Robert Damon Schneck. The President’s Vampire. Anomalist Books, 2005.
This is a fine collection of Fortean episodes from American history, ranging from the paranormal to historical enigmas. The two chapters which are most likely to interest Magonia readers are the first. which deals with the phantom siege of Gloucester, Massachusetts in 1692 and the sixth, which deals with phantom intruders.
The Gloucester siege in which people claimed to have seen strangers, feared to be the French and their Indian allies, lurking round their neighbourhood, strangers who seemed curiously immune to bullets who left no unambiguous physical traces and mysteriously disappeared is an early example of the a whole range of stories in which people, usually on isolated farms and like properties become the target of all sorts of mysterious goings on. Schneck draws the parallels with the tale of the Kelly-Hopkinsville humanoids and Fred Beck’s siege by phantom bigfoot. One possible explanation is mass hysteria, but as Schneck points out this can leave many questions unanswered.

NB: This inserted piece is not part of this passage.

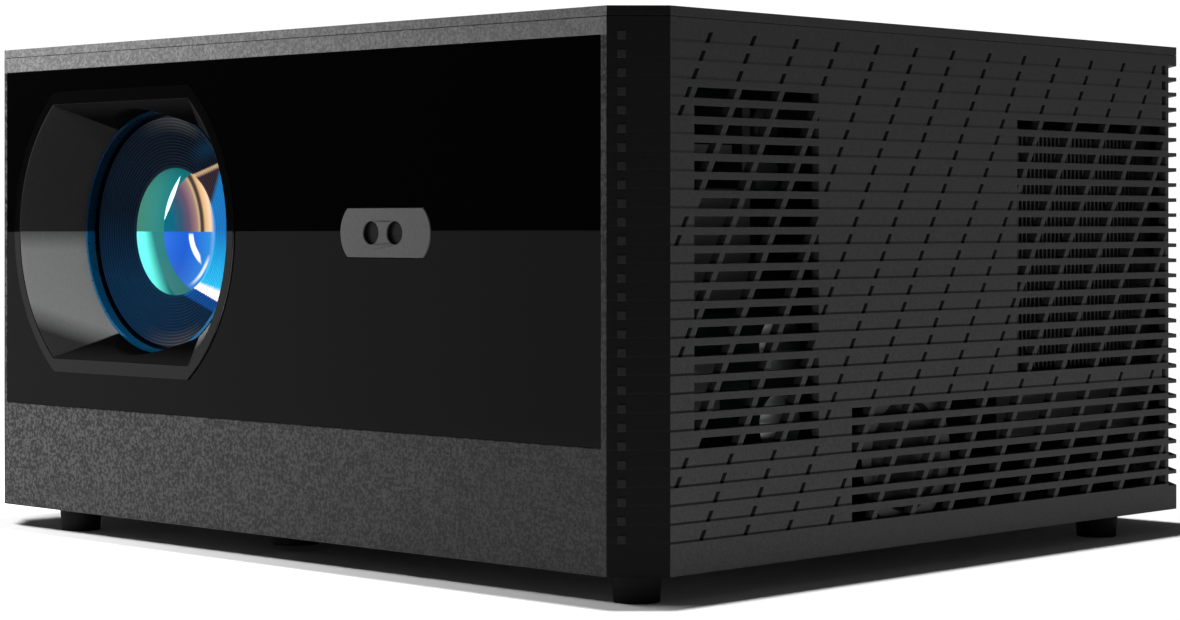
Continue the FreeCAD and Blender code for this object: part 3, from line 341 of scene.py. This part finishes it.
def coated_front():
    """Front element: teal coating round one side, blue, violet and gold over the other."""
    look = Look("coated_glass_front", Specular_IOR_Level=0.1, Emission_Strength=0.5)
    across, up, _ = lens_frame(look)
    soft = look.noise(60.0, 2.0)
    low = look.range(up, 0.12, -0.12)
    slope = look.maths("ADD", across, look.maths("MULTIPLY", up, 0.3))
    mint = look.range(slope, -7.2, -14.5)
    teal_low = look.mix(mint, (0.004, 0.11, 0.11), (0.11, 0.7, 0.6))
    teal_high = look.ramp(look.range(across, -18.0, 4.0), [(0.0, (0.035, 0.14, 0.1)),
                                                           (0.5, (0.02, 0.13, 0.115)),
                                                           (1.0, (0.003, 0.1, 0.115))])
    teal = look.mix(low, teal_high, teal_low)
    bend = look.range(reach(look, across, up, -7.0), 5.0, 26.0)
    upper = look.ramp(bend, [
        (0.0, (0.001, 0.075, 0.115)), (0.26, (0.003, 0.07, 0.11)), (0.42, (0.02, 0.05, 0.085)),
        (0.56, (0.07, 0.045, 0.08)), (0.66, (0.16, 0.09, 0.1)), (0.7, (0.2, 0.13, 0.1)),
        (0.735, (0.36, 0.24, 0.14)), (0.765, (0.03, 0.024, 0.024)), (0.8, (0.05, 0.035, 0.03)),
        (0.83, (0.45, 0.27, 0.12)), (0.92, (0.6, 0.42, 0.26)), (0.965, (0.12, 0.2, 0.45)),
        (1.0, (0.03, 0.2, 0.5))])
    lower = look.ramp(bend, [
        (0.0, (0.012, 0.08, 0.42)), (0.3, (0.004, 0.07, 0.38)), (0.5, (0.003, 0.06, 0.36)),
        (0.68, (0.008, 0.09, 0.42)), (0.9, (0.014, 0.16, 0.45)), (0.96, (0.1, 0.26, 0.5)),
        (1.0, (0.02, 0.15, 0.4))])
    disc = look.mix(low, upper, lower)
    inner = look.range(reach(look, across, up, 18.9), 20.5, 20.2)
    colour = look.mix(inner, teal, disc)
    lean = look.maths("SUBTRACT", across, look.maths("MULTIPLY", up, 0.36))
    bow = look.maths("SUBTRACT", up, 9.9)
    streak = look.maths("SUBTRACT", 1.15, look.maths("MULTIPLY", look.maths(
        "MULTIPLY", bow, bow), 0.025))
    off = look.maths("ABSOLUTE", look.maths("SUBTRACT", lean, -2.55))
    streak = look.range(look.maths("SUBTRACT", streak, off), 0.0, 0.25)
    colour = look.mix(streak, colour, (0.55, 1.0, 1.0))
    ring = look.maths("ABSOLUTE", look.maths("SUBTRACT", reach(look, across, up, 17.2, 0.72), 7.0))
    arc = look.maths("MULTIPLY", look.range(ring, 1.05, 0.5), band(look, up, -10.3, -0.9, 0.6))
    arc = look.maths("MULTIPLY", arc, look.range(across, 13.5, 12.5))
    colour = look.mix(arc, colour, (0.9, 0.95, 1.0))
    smear = look.maths("ABSOLUTE", look.maths("SUBTRACT", reach(look, across, up, 0.6), 17.1))
    smear = look.maths("MULTIPLY", look.range(smear, 0.7, 0.1), band(look, up, -14.6, -8.0, 1.6))
    smear = look.maths("MULTIPLY", smear, look.range(across, 6.0, 9.0))
    colour = look.mix(look.maths("MULTIPLY", smear, 0.75), colour, (0.75, 0.8, 0.95))
    look.set("Base Color", colour)
    look.set("Emission Color", colour)
    look.set("Roughness", look.range(soft, 0.3, 0.7, 0.08, 0.12))
    return look.material


def board_green():
    look = Look("board_green", Coat_Weight=0.3, Coat_Roughness=0.2)
    tracks = look.cells(420.0, "DISTANCE_TO_EDGE", 0.35)
    copper = look.range(tracks, 0.05, 0.09, 1.0, 0.0)
    look.set("Base Color", look.mix(copper, (0.002, 0.022, 0.01), (0.008, 0.05, 0.022)))
    look.set("Roughness", look.range(tracks, 0.0, 0.3, 0.35, 0.5))
    look.set("Normal", look.bump(tracks, 0.00005, 0.4))
    return look.material


def brushed(name, colour, rough, stretch=(60.0, 60.0, 2400.0), metal=1.0):
    look = Look(name, Metallic=metal)
    scaled = look.node("ShaderNodeVectorMath", 0, {0: look.place, 1: stretch},
                       operation="MULTIPLY")
    lines = look.noise(1.0, 3.0, 0.6, scaled)
    dark = tuple(c * 0.8 for c in colour)
    look.set("Base Color", look.mix(lines, dark, colour))
    look.set("Roughness", look.range(lines, 0.3, 0.7, rough - 0.06, rough + 0.08))
    look.set("Normal", look.bump(lines, 0.00002, 0.3))
    return look.material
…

The chapter on phantom intruders features stories very reminiscent of Spring Heel Jack, centred around a Baltimore housing project in 1951. It was a tall thin figure dressed in black which sprinted across the rooftops, grabbed people, enticed a young girl to crawl under a car and played music in the graveyard. Schneck notes a similar case from America in 1981 and Santa Fe, Argentina in early 2005.
In other chapters there is an account of John Murray Spear’s magical machine, a revisionist look at the Casper, Wyoming mummy, the title chapter which shows how a black sailor who killed a shipmate in anger was given the reputation of a cannibal serial killer found chewing on his victims remains in the hold of the ship, and the case of the mysterious disappearance of five black teenagers in Newark, New Jersey in 1978.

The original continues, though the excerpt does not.